The lawsuit, which also named Circle K and Brian Hannasch, Circle K's senior vice president of U.S. operations, was filed recently in the U.S. District Court for the District of New Mexico. None of the allegations have been proven.

Couche-Tard did not respond to a CSP Daily News request for comment.

Conway Oil also seeks punitive damages, alleging that Circle K reneged on an agreement not to deduct transportation costs in calculating fuel gross profit, according to the complaint.

Spencer Reid of Keleher & McLeod, Conway Oil's lawyer, said the fuel gross profit calculation method is not written in the actual sale contract, but it was carefully explained to Circle K before the deal closed and was "expressly and clearly" stated in e-mail exchanges between the parties, of which Conway has copies.

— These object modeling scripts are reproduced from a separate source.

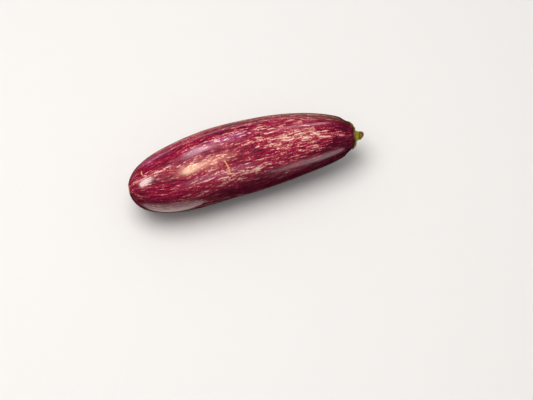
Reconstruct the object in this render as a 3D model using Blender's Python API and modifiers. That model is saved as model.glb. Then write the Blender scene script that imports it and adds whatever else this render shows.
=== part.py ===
"""A striped eggplant lying on its side: the fruit, its calyx and the cut stub of its stem.

Units are metres and +Z is up. The fruit lies along X on a small flat spot, with the blossom end
at -X and the stem end at +X. Every piece is modelled straight, along its own local Z with the
middle of the fruit's length at the origin, and is then bent about one common centre, so that the
fruit curves away to +Y at its middle. The box of the whole object stands on z = 0, centred on X
and Y.
"""

import math

import bmesh
import bpy
from mathutils import Matrix, Vector

MM = 0.001

# Driving dimensions of the fruit. Distances are measured along it from the blossom end.
FRUIT_LENGTH = 192.4 * MM
BELLY_AT = 96.5 * MM
BELLY_RADIUS = 30.5 * MM
SHOULDER_AT = 184.6 * MM
SHOULDER_RADIUS = 15.4 * MM
SHOULDER_SLOPE = math.radians(45)
END_FACE_RADIUS = 6.5 * MM
BEND_RADIUS = 515.0 * MM
FLAT_SPOT_DEPTH = 0.8 * MM

# How full the fruit's outline is between those places: the lengths of its curves' handles.
BLOSSOM_FULLNESS = 25.5 * MM
BELLY_BACK_HANDLE = 56.0 * MM
BELLY_FRONT_HANDLE = 33.0 * MM
SHOULDER_HANDLE = 8.0 * MM
END_FACE_HANDLE = 4.6 * MM

# Calyx: a leathery cap with pointed sepals that hugs the stem end.
CALYX_GAP = 0.35 * MM
CALYX_THICKNESS = 1.2 * MM
CALYX_BOSS_RADIUS = 5.2 * MM
CALYX_BOSS_HEIGHT = 0.5 * MM
CALYX_FLARE_RADIUS = 7.0 * MM
CALYX_TURN = math.radians(-145)
SEPAL_TIP_RADII = (10.4 * MM, 12.8 * MM, 14.0 * MM, 14.2 * MM, 12.6 * MM)
SEPAL_NOTCH_RADIUS = 9.4 * MM
SEPAL_POINTEDNESS = 1.3
STAR_DEPTH = 30.0 * MM

# Stub of the stem, cut off at a slant.
STEM_GAP = 0.3 * MM
STEM_BASE_RADIUS = 4.9 * MM
STEM_RADIUS = 3.4 * MM
STEM_FLARE = 2.2 * MM
STEM_LENGTH = 6.6 * MM
STEM_CUT_TILT = math.radians(36)
STEM_CUT_TURN = math.radians(-113)

# Facets
FRUIT_SIDES = 48
CALYX_SIDES = 60
STEM_SIDES = 24
BLOSSOM_STEPS = 12
BELLY_STEPS = 14
SHOULDER_STEPS = 5
MERGE_DISTANCE = 0.00001

# Colours, as linear values
SKIN_COLOUR = (0.17, 0.012, 0.045, 1.0)
CALYX_COLOUR = (0.21, 0.15, 0.03, 1.0)
STEM_COLOUR = (0.29, 0.26, 0.02, 1.0)


def clear_scene():
    """Remove every object and any collection left from an earlier run."""
    for old in list(bpy.data.objects):
        bpy.data.objects.remove(old, do_unlink=True)
    for old in list(bpy.data.collections):
        bpy.data.collections.remove(old)


def new_collection(name):
    """Add a collection to the scene."""
    collection = bpy.data.collections.new(name)
    bpy.context.scene.collection.children.link(collection)
    return collection


def new_material(name, colour, roughness):
    """A non-metal with one colour and roughness."""
    material = bpy.data.materials.new(name)
    material.use_nodes = True
    shader = material.node_tree.nodes["Principled BSDF"]
    shader.inputs["Base Color"].default_value = colour
    shader.inputs["Roughness"].default_value = roughness
    shader.inputs["Metallic"].default_value = 0.0
    return material


def bezier(start, start_handle, end_handle, end, steps):
    """Points on a cubic Bezier curve, from start up to the last one before end."""
    points = []
    for step in range(steps):
        t = step / steps
        weights = ((1 - t) ** 3, 3 * (1 - t) ** 2 * t, 3 * (1 - t) * t**2, t**3)
        corners = (start, start_handle, end_handle, end)
        points.append(sum((w * c for w, c in zip(weights, corners)), Vector((0, 0))))
    return points


def fruit_outline():
    """Half the fruit's outline as (radius, distance from the blossom end), blossom end first."""
    pole = Vector((0, 0))
    belly = Vector((BELLY_RADIUS, BELLY_AT))
    shoulder = Vector((SHOULDER_RADIUS, SHOULDER_AT))
    end_face = Vector((END_FACE_RADIUS, FRUIT_LENGTH))
    taper = Vector((-math.sin(SHOULDER_SLOPE), math.cos(SHOULDER_SLOPE)))
    points = bezier(
        pole,
        Vector((BLOSSOM_FULLNESS, 0)),
        Vector((BELLY_RADIUS, BELLY_AT - BELLY_BACK_HANDLE)),
        belly,
        BLOSSOM_STEPS,
    )
    points += bezier(
        belly,
        Vector((BELLY_RADIUS, BELLY_AT + BELLY_FRONT_HANDLE)),
        shoulder - taper * SHOULDER_HANDLE,
        shoulder,
        BELLY_STEPS,
    )
    points += bezier(
        shoulder,
        shoulder + taper * END_FACE_HANDLE,
        end_face + Vector((END_FACE_HANDLE, 0)),
        end_face,
        SHOULDER_STEPS,
    )
    return points + [end_face, Vector((0, FRUIT_LENGTH))]


def offset_outline(points, distance):
    """An open outline moved sideways, away from the fruit, by a distance."""
    moved = []
    for index, point in enumerate(points):
        before = points[max(index - 1, 0)]
        after = points[min(index + 1, len(points) - 1)]
        along = (after - before).normalized()
        moved.append(point + Vector((along.y, -along.x)) * distance)
    return moved


def turned(name, outline, sides, collection):
    """Turn (radius, distance) points about local Z. The first point is at the stem side."""
    mesh = bpy.data.meshes.new(name)
    corners = [(radius, 0, distance - FRUIT_LENGTH / 2) for radius, distance in outline]
    edges = [(i, i + 1) for i in range(len(corners) - 1)]
    mesh.from_pydata(corners, edges, [])
    piece = bpy.data.objects.new(name, mesh)
    collection.objects.link(piece)
    screw = piece.modifiers.new("turn", "SCREW")
    screw.axis = "Z"
    screw.steps = sides
    screw.render_steps = sides
    screw.use_merge_vertices = True
    screw.merge_threshold = MERGE_DISTANCE
    screw.use_smooth_shade = True
    return piece


def cut(piece, cutter, operation):
    """Cut a piece with a closed mesh, exactly."""
    boolean = piece.modifiers.new(cutter.name, "BOOLEAN")
    boolean.object = cutter
    boolean.operation = operation
    boolean.solver = "EXACT"


def bend(piece, near, far):
    """Bend a piece whose local Z runs from near to far, about the fruit's centre of curvature."""
    deform = piece.modifiers.new("bend", "SIMPLE_DEFORM")
    deform.deform_method = "BEND"
    deform.deform_axis = "X"
    deform.angle = -(far - near) / BEND_RADIUS


def lay_down(piece, frame):
    """Turn a piece from its own Z onto the frame's X."""
    piece.parent = frame
    piece.rotation_euler = (0, math.pi / 2, 0)


def new_cutter(name, shape, collection, frame):
    """Make a hidden cutting body from a bmesh."""
    mesh = bpy.data.meshes.new(name)
    shape.to_mesh(mesh)
    shape.free()
    cutter = bpy.data.objects.new(name, mesh)
    cutter.hide_render = True
    cutter.display_type = "WIRE"
    cutter.parent = frame
    collection.objects.link(cutter)
    return cutter


def build_fruit(parts, cutters, frame):
    """The fruit: one turned solid, bent, with a small flat spot under its belly."""
    outline = list(reversed(fruit_outline()))
    fruit = turned("fruit", outline, FRUIT_SIDES, parts)
    bend(fruit, 0, FRUIT_LENGTH)
    lay_down(fruit, frame)

    ground_height = 20 * MM
    shape = bmesh.new()
    size = (2 * FRUIT_LENGTH, 4 * BELLY_RADIUS, ground_height)
    below = Vector((0, 0, FLAT_SPOT_DEPTH - BELLY_RADIUS - ground_height / 2))
    bmesh.ops.create_cube(shape, size=1, matrix=Matrix.LocRotScale(below, None, size))
    ground = new_cutter("flat_spot_cutter", shape, cutters, frame)
    cut(fruit, ground, "DIFFERENCE")
    return fruit


def calyx_outline():
    """The calyx's closed outline: along its top from the axis to the rim, and back underneath."""
    stem_side = [p for p in fruit_outline() if p.y >= SHOULDER_AT - SHOULDER_HANDLE]
    under = offset_outline(stem_side, CALYX_GAP)
    under[-1].x = 0
    over = offset_outline(stem_side[:-1], CALYX_GAP + CALYX_THICKNESS)
    boss_top = FRUIT_LENGTH + CALYX_GAP + CALYX_THICKNESS + CALYX_BOSS_HEIGHT
    flat_top = [p for p in over if p.x > CALYX_FLARE_RADIUS]
    boss = [Vector((0, boss_top)), Vector((CALYX_BOSS_RADIUS, boss_top))]
    return boss + list(reversed(flat_top)) + under


def sepal_reach(angle):
    """How far the calyx reaches from its axis at an angle: a tip in each sepal's middle."""
    count = len(SEPAL_TIP_RADII)
    turns = (angle - CALYX_TURN) / (2 * math.pi) * count
    tip = SEPAL_TIP_RADII[round(turns) % count]
    nearness = abs(math.cos(math.pi * turns)) ** SEPAL_POINTEDNESS
    return SEPAL_NOTCH_RADIUS + (tip - SEPAL_NOTCH_RADIUS) * nearness


def build_calyx(parts, cutters, frame):
    """The calyx: a turned cap trimmed to five pointed sepals."""
    outline = calyx_outline()
    calyx = turned("calyx", outline, CALYX_SIDES, parts)
    bend(calyx, min(p.y for p in outline), max(p.y for p in outline))
    lay_down(calyx, frame)

    shape = bmesh.new()
    bmesh.ops.create_cone(
        shape,
        cap_ends=True,
        segments=2 * CALYX_SIDES,
        radius1=1,
        radius2=1,
        depth=STAR_DEPTH,
        matrix=Matrix.Translation((0, 0, FRUIT_LENGTH / 2)),
    )
    for corner in shape.verts:
        radius = sepal_reach(math.atan2(corner.co.y, corner.co.x))
        corner.co.x *= radius
        corner.co.y *= radius
    star = new_cutter("sepal_outline", shape, cutters, frame)
    bend(star, 0, STAR_DEPTH)
    lay_down(star, frame)
    cut(calyx, star, "INTERSECT")
    return calyx


def build_stem(parts, cutters, frame):
    """The stub of the stem: a short flared stalk with a slanting cut."""
    base = FRUIT_LENGTH + CALYX_GAP + CALYX_THICKNESS + CALYX_BOSS_HEIGHT + STEM_GAP
    tip = base + STEM_LENGTH
    uncut_tip = tip + STEM_LENGTH / 2
    outline = [
        Vector((0, uncut_tip)),
        Vector((STEM_RADIUS, uncut_tip)),
        Vector((STEM_RADIUS, base + STEM_FLARE)),
        Vector((STEM_BASE_RADIUS, base)),
        Vector((0, base)),
    ]
    stem = turned("stem", outline, STEM_SIDES, parts)

    shape = bmesh.new()
    block = 20 * MM
    tilt = Matrix.Rotation(STEM_CUT_TURN, 4, "Z") @ Matrix.Rotation(STEM_CUT_TILT, 4, "Y")
    slant_rise = STEM_RADIUS * math.tan(STEM_CUT_TILT)
    centre = Matrix.Translation((0, 0, tip - FRUIT_LENGTH / 2 - slant_rise))
    raised = Matrix.Translation((0, 0, block / 2))
    bmesh.ops.create_cube(shape, size=block, matrix=centre @ tilt @ raised)
    knife = new_cutter("stem_cut", shape, cutters, frame)
    lay_down(knife, frame)
    cut(stem, knife, "DIFFERENCE")
    bend(stem, base, tip)
    lay_down(stem, frame)
    return stem


def centre_on_origin(pieces, frame):
    """Move the frame so that the pieces' common box stands on z = 0, centred on X and Y."""
    bpy.context.view_layer.update()
    graph = bpy.context.evaluated_depsgraph_get()
    corners = []
    for piece in pieces:
        solid = piece.evaluated_get(graph)
        corners += [solid.matrix_world @ vertex.co for vertex in solid.data.vertices]
    low = Vector(min(corner[axis] for corner in corners) for axis in range(3))
    high = Vector(max(corner[axis] for corner in corners) for axis in range(3))
    frame.location -= Vector(((low.x + high.x) / 2, (low.y + high.y) / 2, low.z))
    bpy.context.view_layer.update()


def main():
    """Build the eggplant."""
    clear_scene()
    parts = new_collection("eggplant")
    cutters = new_collection("eggplant_cutters")
    frame = bpy.data.objects.new("eggplant_frame", None)
    parts.objects.link(frame)

    fruit = build_fruit(parts, cutters, frame)
    fruit.data.materials.append(new_material("eggplant_skin", SKIN_COLOUR, 0.25))
    calyx = build_calyx(parts, cutters, frame)
    calyx.data.materials.append(new_material("calyx_leather", CALYX_COLOUR, 0.6))
    stem = build_stem(parts, cutters, frame)
    stem.data.materials.append(new_material("green_stem", STEM_COLOUR, 0.45))
    centre_on_origin((fruit, calyx, stem), frame)


main()
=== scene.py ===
"""The looks of a striped eggplant: its fruit, calyx and stem, on a plain studio floor.

The file is laid out as a Blender add-on. Every size is in metres. Places on the skin are given by
the distance along it from the middle of the blossom scar, and by the angle round it from straight
up, where positive is towards +Y, the outside of the bend.
"""

import math

import bpy
import numpy as np
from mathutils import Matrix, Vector


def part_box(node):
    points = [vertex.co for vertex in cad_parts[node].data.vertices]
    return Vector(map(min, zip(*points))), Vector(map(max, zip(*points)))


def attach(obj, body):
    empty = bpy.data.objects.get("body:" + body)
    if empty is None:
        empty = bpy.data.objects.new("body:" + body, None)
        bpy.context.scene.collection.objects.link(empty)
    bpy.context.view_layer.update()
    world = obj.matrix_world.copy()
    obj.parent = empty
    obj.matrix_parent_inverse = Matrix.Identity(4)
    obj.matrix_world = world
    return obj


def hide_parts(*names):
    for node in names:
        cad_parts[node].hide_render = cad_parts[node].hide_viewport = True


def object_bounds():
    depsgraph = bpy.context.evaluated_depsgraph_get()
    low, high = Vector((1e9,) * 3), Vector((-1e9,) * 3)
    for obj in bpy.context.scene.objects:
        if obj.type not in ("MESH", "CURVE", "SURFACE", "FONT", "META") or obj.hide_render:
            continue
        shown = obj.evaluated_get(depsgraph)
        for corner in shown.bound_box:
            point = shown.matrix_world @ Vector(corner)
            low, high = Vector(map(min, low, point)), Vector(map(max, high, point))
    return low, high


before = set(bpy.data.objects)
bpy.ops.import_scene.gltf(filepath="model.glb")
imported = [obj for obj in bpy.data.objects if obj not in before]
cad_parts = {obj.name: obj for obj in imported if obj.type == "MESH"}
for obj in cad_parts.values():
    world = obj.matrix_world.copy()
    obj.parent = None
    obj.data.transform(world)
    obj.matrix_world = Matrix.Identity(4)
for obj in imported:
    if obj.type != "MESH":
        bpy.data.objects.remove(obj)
CAD_BOX = [list(corner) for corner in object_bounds()]

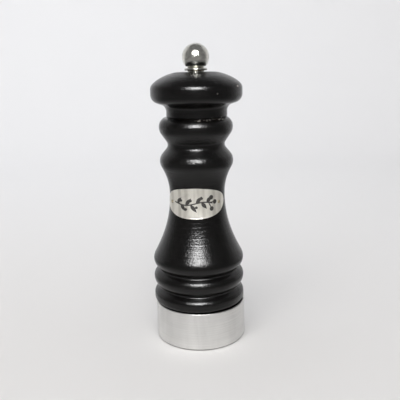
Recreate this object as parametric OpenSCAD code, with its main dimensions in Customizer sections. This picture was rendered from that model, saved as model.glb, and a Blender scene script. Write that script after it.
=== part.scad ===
// Turned wooden pepper mill with a steel base ring, an oval name plate and a
// ball knob that sets the grind.  Millimetres, +Z up, origin on the surface
// the mill stands on, at the centre of the base ring.  -Y is the front.

/* [Base ring] */
// Outer radius of the steel ring
ring_r = 28; // [27.9:0.1:28.4]
// Height of the ring's rim above the surface it stands on
ring_h = 23.4; // [20:0.2:23.6]
// Sheet thickness of the ring
ring_wall = 1.1; // [0.8:0.1:1.1]
// How far the ring's lower edge is turned in under the wood
ring_lip = 3.4; // [2:0.2:4]

/* [Turned outline] */
// How far the body's turned outside sits off its bore, towards -X
wood_shift = 0.7; // [0:0.1:0.7]
// Largest radius of the two lower beads
bead_r = 28.2; // [28:0.1:28.6]
// Radius at the bottom of the two grooves between the lower beads
groove_r = 24.9; // [24.8:0.05:25.1]
// Smallest radius of the waist
waist_r = 16.8; // [16.4:0.1:17.4]
// Largest radius of the two beads above the waist
collar_r = 22.1; // [21.8:0.1:22.6]
// Radius at the bottom of the cove between those two beads
cove_r = 17.2; // [17:0.05:17.5]
// Radius of the head's neck
neck_r = 18.1; // [17.4:0.1:18.4]
// Largest radius of the head
cap_r = 27.1; // [26.8:0.1:27.4]

/* [Name plate] */
// Length of the oval, measured round the waist
plate_w = 44.6; // [36:0.2:46]
// Height of the oval
plate_h = 18.4; // [16:0.2:19]
// Height of the oval's centre
plate_z = 88.8; // [88:0.1:90]
// How far the oval is turned from the front towards -X, in degrees
plate_turn = 6; // [-20:1:20]
// Sheet thickness of the plate
plate_t = 0.5; // [0.3:0.1:0.6]

/* [Knob] */
// Radius of the ball
ball_r = 7.9; // [7.6:0.1:8.2]
// Height of the ball's centre
ball_z = 172.4; // [172:0.1:172.8]
// Outer radius of the collar under the ball
knob_collar_r = 6.7; // [6:0.1:6.8]

/* [Spindle] */
// Width across the flats of the square bar
spindle_flats = 5.4; // [5:0.1:5.4]
// Radius of the bar's rounded corners, which turn in the bridge
spindle_corner_r = 3.5; // [3.45:0.05:3.55]
// Outer radius of the thread at the top
thread_r = 2.5; // [2.4:0.05:2.5]
// Distance from one thread crest to the next
thread_pitch = 0.8; // [0.7:0.1:1]

/* [Burrs] */
// Gap between the grinding faces at the coarsest setting, level with each other
burr_gap = 0.55; // [0.5:0.05:0.7]
// Number of fine grooves round the inner burr
fine_grooves = 20; // [16:1:24]
// Number of deep feed grooves round the inner burr
feed_grooves = 8; // [6:1:10]

/* [Spring] */
// Number of turns in the spring, its closed ends included
spring_turns = 6.5; // [6:0.5:7]
// Radius of the spring's wire
wire_r = 0.5; // [0.4:0.05:0.5]

/* [Hidden] */

$fn = 96;
fit = 0.08;            // running clearance of every shaft in its hole
eps = 0.01;

// Heights, from the bottom up
wood_bottom = ring_wall;
recess_top = 7;        // roof of the recess that takes the retaining plate
clip_z = 6.2;
sheet = 0.8;           // thickness of the clip and of the washers inside
burr_bottom = 7.8;     // lower face of the inner burr
burr_top = 20;
outer_burr_top = 19;
throat_z = 13;         // narrowest height of the outer burr
bore_shoulder = 34;    // where the wide lower bore meets the pepper chamber
body_top = 137.7;
counterbore_z = 125.6; // where the chamber widens to take the head's spigot
spigot_bottom = 126.2;
neck_bottom = 138;
square_top = 150;      // end of the spindle's square part
bush_bottom = 152.5;
dish_z = 163.3;        // flat of the hollow in the head's top
spindle_bottom = 5.2;
spindle_top = 173;

// Radii inside the wood
tenon_r = ring_r - ring_wall - wood_shift - 0.1;
recess_r = 19.4;
retaining_r = 19;
outer_burr_r = 13;
lower_bore_r = 13.15;
chamber_r = 12;
spigot_r = 12.95;
screw_circle_r = 16;
drive_screw_r = 6.8;   // distance of the drive plate's screws from the axis
bush_r = 4.2;
flange_r = 5.4;
washer_r = 5.8;

// Points along part of a circle, angles from the outward direction, upwards
function arc(r, z, rho, from, to, n) =
    [for (i = [0:n]) let (a = from + (to - from) * i / n) [r + rho * cos(a), z + rho * sin(a)]];

// Points along a cubic curve that leaves p towards q and arrives at t from s
function curve(p, q, s, t, n) =
    [for (i = [0:n]) let (u = i / n, v = 1 - u)
        v * v * v * p + 3 * v * v * u * q + 3 * v * u * u * s + u * u * u * t];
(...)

In the complaint, Conway said Circle K's management of the stores was "sloppy," resulting in diminished employee morale, higher turnover and lower sales. On top of that, Circle K "unreasonably increased its fuel costs" by failing to take advantage of discounts, volume incentives and cheaper alternatives, as well as charging its credit-card expenses against fuel gross profit, the complaint said.

Reid said Conway Oil believes that Circle K employs other categories of expenses that further reduce fuel gross profit reported to Conway, but that Circle K has so far refused to explain them in any detail. He noted that there have been several attempts to resolve the case, including mediation, but Conway ultimately resorted to a lawsuit because Circle K stopped responding to requests for information and efforts to settle.

Jim Conway, president of Conway Oil Co., now based in Clovis, N.M., told CSP Daily News, "We have an incredibly solid case and trust that the courts will quickly rule in our favor. Unfortunately, what appears to be [Couche-Tard's] 'Enron-style' accounting has made settlement discussions frustrating to date."

He added, "All I want is what I was promised when I made the deal. Not a penny more, nor a penny less."

The case is Conway Oil Co. et al v. Circle K Stores Inc. et al.

Laval, Quebec-based Couche-Tard is the top c-store company in Canada with 2,048 stores across 10 provinces and second in the United States with 3,858 in 43 states. The company operates under the Couche-Tard, Mac's, Circle K and On the Run banners and employs more than 52,000 people.